Эта зарисовка хрупкого «плота» посреди «океана» перекликается с аллегорией кораблекрушения, часто возникающей в эмигрантском воображении при мысли об их вероятном исчезновении в изгнании. В финале «Беатриче в аду» Оцуп особо четко проговаривает эти коннотации, прибегая к образу «Летучего голландца», несущегося над «океаном» Парижа:
Если бы Шредеру привелось выразить в каком-то едином образе то, что сближает в Париже всех эмигрантов, он постарался бы описать плывущий над городом (и над миром) огромный корабль, который своей странной формой и назначением походил бы скорее всего на корабль Летучего Голландца.
Без надежды и желания остановиться, без направления, без национального флага, без капитана, этот корабль, плывущий в воздухе, напоминал бы о крушениях и гибели людям домовито устроенным, странным призраком пересекая их путь, и пассажирами его были бы не люди, а какая-то чудесная и ужасная аллегория бездомности с неуютным пространством ледяного и звездного неба вместо паруса и плаща[266]

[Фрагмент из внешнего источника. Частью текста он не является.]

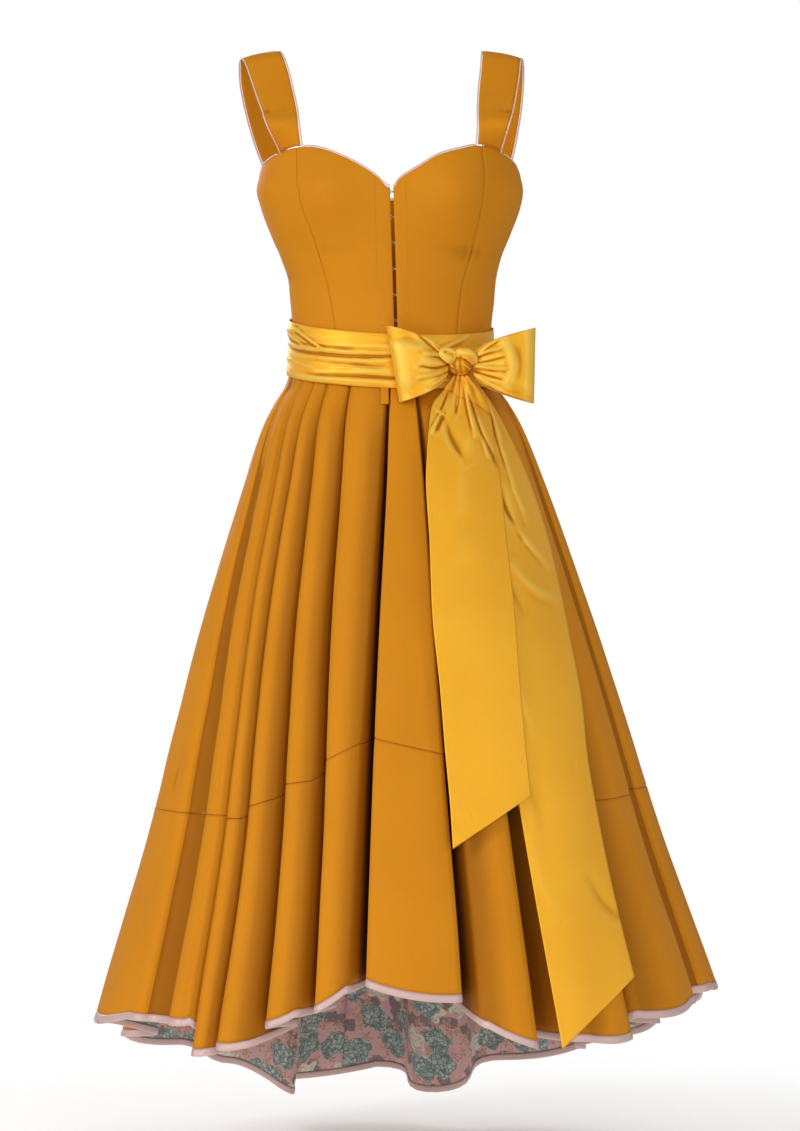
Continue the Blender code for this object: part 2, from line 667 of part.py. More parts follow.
def tier_height(place, field):
    """Height of the seam or the hem at a station: level along a crest, and stepped inside a fold."""
    index, step, crest = place
    here, before = CRESTS[index], CRESTS[index - 1]
    if crest is not None:
        return mix(getattr(here, field + "_start"), getattr(here, field + "_end"), crest)
    across = smooth((step + 1) / 2)
    height = mix(getattr(before, field + "_end"), getattr(here, field + "_start"), across)
    return height - FOLDS[index].drop * fold_shape(FOLDS[index], step)[1]


def station_at(place, fall):
    """Angle and inward depth of one station when the cloth has fallen this share of the way."""
    index, step, crest = place
    fold = FOLDS[index]
    sideways, depth = fold_shape(fold, step)
    degrees = fold_angle(fold, fall) + fold.mouth * sideways
    if crest is not None:
        following = FOLDS[(index + 1) % len(FOLDS)]
        turn = 360 if index == len(FOLDS) - 1 else 0
        far = fold_angle(following, fall) + turn + fold_edge(following, -1)
        degrees = mix(degrees, far, crest)
        depth = 0.0
    return degrees, depth * fold.depth * fall ** FOLD_GROWTH


def skirt_point(place, tier, share):
    """A point of the skirt's outer face: tier 0 is above the seam, tier 1 is below it."""
    seam, hem = tier_height(place, "seam"), tier_height(place, "hem")
    waist = waist_z(station_at(place, 0.0)[0]) - SEAM
    z = mix(waist, seam, share) if tier == 0 else mix(seam, hem + BINDING_HEIGHT, share)
    if tier == 2:
        z = hem
    fall = (waist - z) / (waist - hem)
    degrees, depth = station_at(place, fall)
    point = ring_point(degrees, z)
    centre = Vector((read(RINGS, "z", z, "centre"), 0, z))
    outward = point - centre
    return point - outward.normalized() * depth


def level(direction):
    """The horizontal part of a direction, so that all layers of a row end at one height."""
    return Vector((direction.x, direction.y, 0)).normalized()


def along(row, i, upwards):
    """Which way the cloth runs at a point in plan, halfway between the steps of its row on either side.

    Each step is slid along the column until it is level, and counts the same however long it is, so a wall
    lofted behind the row keeps clear of itself at the floor of a fold with one long side.
    """
    steps = (row[(i + 1) % len(row)] - row[i], row[i] - row[i - 1])
    after, before = ((step - upwards * (step.z / upwards.z)).normalized() for step in steps)
    return after + before


def skirt_grid():
    """All the rows of the skirt, waist to hem, with the level outward direction at each point."""
    places = stations()
    rows = [[skirt_point(place, 0, share) for place in places] for share in UPPER_SHARES]
    rows += [[skirt_point(place, 1, share) for place in places] for share in LOWER_SHARES[1:]]
    rows += [[skirt_point(place, 2, 1.0) for place in places]]
    count = len(places)
    normals = []
    for j, row in enumerate(rows):
        above, below = rows[max(j - 1, 0)], rows[min(j + 1, len(rows) - 1)]
        columns = [above[i] - below[i] for i in range(count)]
        normals.append([level(along(row, i, columns[i]).cross(columns[i])) for i in range(count)])
    angles = [station_at(place, 1.0)[0] for place in places]
    return rows, normals, angles


def nearest_crest(angles, degrees):
    """The station between two folds that lies nearest to this angle."""
    places = stations()
    best = None
    for i, angle in enumerate(angles):
        if places[i][2] is None and abs(places[i][1]) < 1.0:
            continue
        away = abs((angle - degrees + 180) % 360 - 180)
        if best is None or away < best[0]:
            best = (away, i)
    return best[1]


def make_skirt():
    rows, normals, angles = skirt_grid()
    count = len(angles)
    right, back, left = (nearest_crest(angles, degrees) for degrees in (RIGHT_SEAM, BACK_SEAM, LEFT_SEAM))
    places = stations()
    front = places.index((FRONT_SEAM_FOLD, FOLD_STEPS[FRONT_SEAM_STEP], None))
    seam_row = len(UPPER_SHARES) - 1
    hem_row = len(rows) - 1

    def face(start, stop, j_from, j_to, lift, gap=0.0):
        """Part of the skirt's grid, moved outwards by lift, with its first row lowered by a seam's gap."""
        columns = [i % count for i in range(start, stop + 1 + (count if stop < start else 0))]
        grid = []
        for j in range(j_from, j_to + 1):
            line = [rows[j][i] + normals[j][i] * lift for i in columns]
            line[0] += (line[1] - line[0]).normalized() * SEAM / 2
            line[-1] += (line[-2] - line[-1]).normalized() * SEAM / 2
            grid.append(line)
        grid[0] = [point - Vector((0, 0, gap)) for point in grid[0]]
        return grid

    def leaning_back(start, stop):
        """Which columns between two stations lie in folds whose steep side is on the left."""
        columns = range(start, stop + (count if stop < start else 0))
        inside = [places[i % count] for i in columns]
        return {k for k, (fold, step, _) in enumerate(inside) if FOLDS[fold].steep == -1 and step < 1.0}

    lining_out, lining_in = -CLOTH - SEAM, -CLOTH - SEAM - LINING
    for quarter, start, stop in (("front_left", left, front), ("front_right", front, right),
                                 ("back_right", right, back), ("back_left", back, left)):
        mirrored = leaning_back(start, stop)
        wall("skirt_" + quarter, face(start, stop, 0, seam_row, 0.0),
             face(start, stop, 0, seam_row, -CLOTH), "cloth", mirrored)
        wall("flounce_" + quarter, face(start, stop, seam_row, hem_row - 1, 0.0, TIER_GAP),
             face(start, stop, seam_row, hem_row - 1, -CLOTH, TIER_GAP), "cloth", mirrored)
        wall("lining_" + quarter, face(start, stop, seam_row, hem_row - 1, lining_out, TIER_GAP),
             face(start, stop, seam_row, hem_row - 1, lining_in, TIER_GAP), "lining", mirrored)
    for half, start, stop in (("front", left, right), ("back", right, left)):
        wall("binding_" + half, face(start, stop, hem_row - 1, hem_row, SEAM, BINDING_GAP),
             face(start, stop, hem_row - 1, hem_row, lining_in - SEAM, BINDING_GAP), "binding")


# ================================================================ sash, bow and tails
def sash_point(degrees, share):
    """A point of the form under the sash; share runs from 0 at its top edge to 1 at its bottom."""
    angle = math.radians(degrees)
    middle = SASH_Z - SASH_DIP * math.cos(angle) - SASH_TILT * math.sin(angle)
    return ring_point(degrees, middle + SASH_HEIGHT * (0.5 - share))


def make_sash():
    outer, inner = [], []
    start = KNOT_ANGLE + SASH_END_GAP - 360.0
    stop = KNOT_ANGLE - SASH_END_GAP
    for ridge in SASH_RIDGES:
        line_out, line_in = [], []
        for degrees in spread(start, stop, SASH_COLUMNS):
            normal = facing(lambda a, b: sash_point(a, -b), degrees, -ridge.share, 0.5, 0.02)
            waver = 1.0 + SASH_WAVER * math.sin(math.radians(degrees * 3) + ridge.share * 5)
            lift = SASH_CLEARANCE + ridge.lift * waver
            base = sash_point(degrees, ridge.share)
            line_in.append(base + normal * lift)
            line_out.append(base + normal * (lift + SATIN))
        outer.append(line_out)
        inner.append(line_in)
    wall("sash_band", outer, inner, "satin")


def make_tab():
    """The strip of cloth behind the sash beside the front opening."""
    outer, inner = [], []
    for z in spread(TAB_TOP, TAB_BOTTOM, 8):
        angles = [angle_at(TAB_X + side * TAB_WIDTH / 2, z) for side in (-1, 1)]
        lift = SEAM + TAB_LIFT_BELOW * min(1.0, max(0.0, (TAB_LIFT_FROM - z) / TAB_WIDTH))
        outer.append([lifted(ring_point, angle, z, lift + TAB_WALL) for angle in angles])
        inner.append([lifted(ring_point, angle, z, lift) for angle in angles])
    wall("front_tab", outer, inner, "cloth")


def bow_frame():
    """Centre of the knot, the bow's direction towards +X, and its direction towards the viewer."""
    base = sash_point(KNOT_ANGLE, 0.5)
    normal = facing(lambda a, b: sash_point(a, -b), KNOT_ANGLE, -0.5, 0.5, 0.02)
    proud = SASH_CLEARANCE + KNOT_CLEARANCE + SATIN + KNOT_BACK
    centre = base + normal * proud + Vector((0, 0, KNOT_DROP))
    turn = math.radians(BOW_TURN)
    return centre, Vector((math.cos(turn), math.sin(turn), 0)), Vector((math.sin(turn), -math.cos(turn), 0))


def make_knot():
    centre, along, ahead = bow_frame()
    bm = bmesh.new()
    bmesh.ops.create_uvsphere(bm, u_segments=12, v_segments=8, radius=1.0)
    for vert in bm.verts:
        x, y, z = vert.co
        groove = 1.0 - KNOT_GROOVE * math.exp(-((x + 0.5 * z) / 0.22) ** 2) * max(0.0, -y)
        depth = KNOT_BACK if y > 0 else KNOT_SIZE[1] * groove
        point = (centre + along * x * KNOT_SIZE[0] - ahead * y * depth
                 + Vector((0, 0, z * KNOT_SIZE[2])))
        vert.co = point * MM
    add_object("bow_knot", bm, "satin")


def loop_point(loop, side, way, row):
    """A point of a loop's ribbon; row runs from -1 at its lower edge to 1 at its upper."""
    centre, along, ahead = bow_frame()
    reach = mix(loop.bottom_reach, loop.top_reach, (row + 1) / 2)
    distance = mix(LOOP_ROOT, reach, way.reach)
    half = mix(LOOP_ROOT_HALF, loop.half_height, way.reach ** LOOP_OPENING_POWER)
    crease = LOOP_CREASE * math.cos(row * LOOP_CREASE_TURNS * 2 * math.pi) * math.sin(math.pi * way.reach)
    stand = way.stand + (crease if way.stand > 0 else 0.0) - BOW_TILT * row * way.reach
    return centre + along * side * distance + ahead * stand + Vector((0, 0, half * row))


def make_loop(name, loop, side):
    lines = [[loop_point(loop, side, way, row) for way in LOOP_WAY] for row in reversed(LOOP_ROWS)]
    if side < 0:
        lines = [line[::-1] for line in lines]
    wall(name, *thicken(lines, SATIN), "satin")


def thicken(lines, thickness):
    """Outer and inner grids on both sides of a grid of points."""
    outer, inner = [], []
    for j, line in enumerate(lines):
        above, below = lines[max(j - 1, 0)], lines[min(j + 1, len(lines) - 1)]
        line_out, line_in = [], []
        for i, point in enumerate(line):
            along = line[min(i + 1, len(line) - 1)] - line[max(i - 1, 0)]
            normal = along.cross(above[i] - below[i]).normalized()
            line_out.append(point + normal * thickness / 2)
            line_in.append(point - normal * thickness / 2)
        outer.append(line_out)
        inner.append(line_in)
    return outer, inner


def front_of_skirt(x, z, clearance):
    """The point in front of the skirt's crests at this x and height."""
    point = ring_point(angle_at(x, z), z)
    point.y = min(point.y, 0) - clearance
    return point


def make_tail(name, rows, clearance):
    centre, along, ahead = bow_frame()
    lines = []
    for number, row in enumerate(rows):
        line = []
        for i in range(TAIL_COLUMNS + 1):
            share = i / TAIL_COLUMNS
            x, z = mix(row.left_x, row.right_x, share), mix(row.left_z, row.right_z, share)
            gathered = max(0.0, 1.0 - number / TAIL_GATHERED_ROWS)
            wave = TAIL_WAVE * math.sin(share * 2 * math.pi + number)
            point = front_of_skirt(x, z, clearance + SATIN + wave * 0.5)
            hang = centre.y + (x - centre.x) * math.tan(math.radians(BOW_TURN))
            hang -= clearance * 0.5 - TAIL_STEP_BACK
            point.y = mix(point.y, min(hang, point.y), gathered)
            line.append(point)
        lines.append(line)
    wall(name, *thicken(lines, SATIN), "satin")


def make_sash_and_bow():
    make_sash()
    make_tab()
    make_knot()
    make_loop("bow_loop_left", LOOP_LEFT, -1)
    make_loop("bow_loop_right", LOOP_RIGHT, 1)
    make_tail("sash_tail_short", TAIL_SHORT, TAIL_CLEARANCE_SHORT)
    make_tail("sash_tail_long", TAIL_LONG, TAIL_CLEARANCE_LONG)


# ================================================================ the dress
for old in list(bpy.data.objects):
    bpy.data.objects.remove(old)
DRESS = collection("dirndl")
make_bodice()
left_lines = make_strap("strap_left", STRAP_LEFT, STRAP_END_LEFT, -1)
right_lines = make_strap("strap_right", STRAP_RIGHT, STRAP_END_RIGHT, 1)
make_piping(left_lines, right_lines)
make_hooks()
make_skirt()
make_sash_and_bow()
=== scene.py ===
# %% [markdown]
# # A dirndl with a satin bow
#
# This lesson dresses a plain CAD model of a dirndl in cloth. The dress stands filled out, as if it were
# worn, with no one in it. Its CAD solids are walls of cloth with few faces. Here each wall gets a fine
# skin of its own, shaped by the same handful of sizes, and then its weave, sheen, seams and stitches.
#
# Three ways lead to cloth in Blender: sculpt it, simulate it, or work it out from a rule. A dress like
# this one is a cone with folds that run straight from the waist to the hem, so a rule is the shortest way,
# and it gives the same dress each time.

# %% Load the frame
import math
import random
from collections import namedtuple

import bmesh
import bpy
from mathutils import Matrix, Vector, noise


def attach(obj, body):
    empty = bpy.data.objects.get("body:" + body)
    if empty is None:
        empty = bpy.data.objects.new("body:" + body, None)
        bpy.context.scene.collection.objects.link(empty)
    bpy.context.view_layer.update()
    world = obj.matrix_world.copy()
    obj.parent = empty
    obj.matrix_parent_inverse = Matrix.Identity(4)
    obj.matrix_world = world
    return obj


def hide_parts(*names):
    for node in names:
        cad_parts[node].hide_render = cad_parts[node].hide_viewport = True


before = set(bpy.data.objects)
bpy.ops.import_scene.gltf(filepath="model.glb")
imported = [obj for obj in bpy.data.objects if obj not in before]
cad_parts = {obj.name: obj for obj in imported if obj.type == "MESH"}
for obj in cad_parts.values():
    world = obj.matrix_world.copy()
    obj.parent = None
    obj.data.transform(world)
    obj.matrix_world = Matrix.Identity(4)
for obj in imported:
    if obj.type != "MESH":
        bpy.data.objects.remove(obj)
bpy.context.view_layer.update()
MM = 0.001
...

.Завершая роман виде́нием неприкаянного существования в отрыве не только от национального измерения, но и от terra firma, Оцуп тем самым предвосхищает одно из основных понятий транснационального дискурса. Стивен Клингман отмечает, что «транснационализм тесно связан с мореплаванием» (navigation)[267]

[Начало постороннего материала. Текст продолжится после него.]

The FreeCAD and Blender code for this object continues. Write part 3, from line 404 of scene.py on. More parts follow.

, имея в виду состояние неустойчивости и постоянное дрейфование. Возможно, что на образ «плывущего» над «океаном» Парижа корабля как метафору эмигрантской общины Оцупа навел фрагмент из предположительно подлинного человеческого документа (дневника художника-самоубийцы), который сам Оцуп и опубликовал в «Числах»:Иногда вечером в тумане, где чем выше, тем бледнее брезжут лампочки рекламы на Эйфелевой башне, так что самые высокие напоминают почти невидимый огонь маяка в бурю, – я чувствую себя как бы на палубе парохода, когда уже нет надежды на помощь и от последней усталости есть даже чувство благодарности к близкому и последнему отдыху в смерти[268]
.Представление о том, что диаспора находится как бы на борту тонущего корабля, связано с частым использованием формулы «письмо в бутылке» для обозначения эмигрантской литературы (напр., «Книга эта – письмо в бутылке, брошенное в море с тонущего корабля, – может быть, не только России, но и Европы»[269]
; стихотворение Поплавского «Рукопись, найденная в бутылке» (1928) и др.). В противоположность Мережковскому, который прибегал к этой метафоре, чтобы подчеркнуть трагическое отлучение писателей эмиграции от читателей на родине, Поплавский с ее помощью выражал свое кредо: писать не столько для конкретной и знакомой аудитории, сколько для абстрактного будущего читателя. С этой точки зрения, дистанция между писателем и его потенциальным читателем оказывается благом, способствуя сохранению максимальной поэтической свободы. Схожей рекуррентной метафорой для обозначения изгнания и изоляции стала Атлантида, которая наполнилась новым содержанием после выхода книги Мережковского «Тайна Запада: Атлантида – Европа» (1930). Атлантида Мережковского – это сложный апокалиптический символ погибшей древней культуры, неизбежного конца современной цивилизации, России, раздираемой братоубийственной войной, и Европы, стоящей на грани еще одной глобальной катастрофы. В произведениях эмигрантов Париж превратился в специфическое воплощение Атлантиды: город часто изображался с помощью водной символики.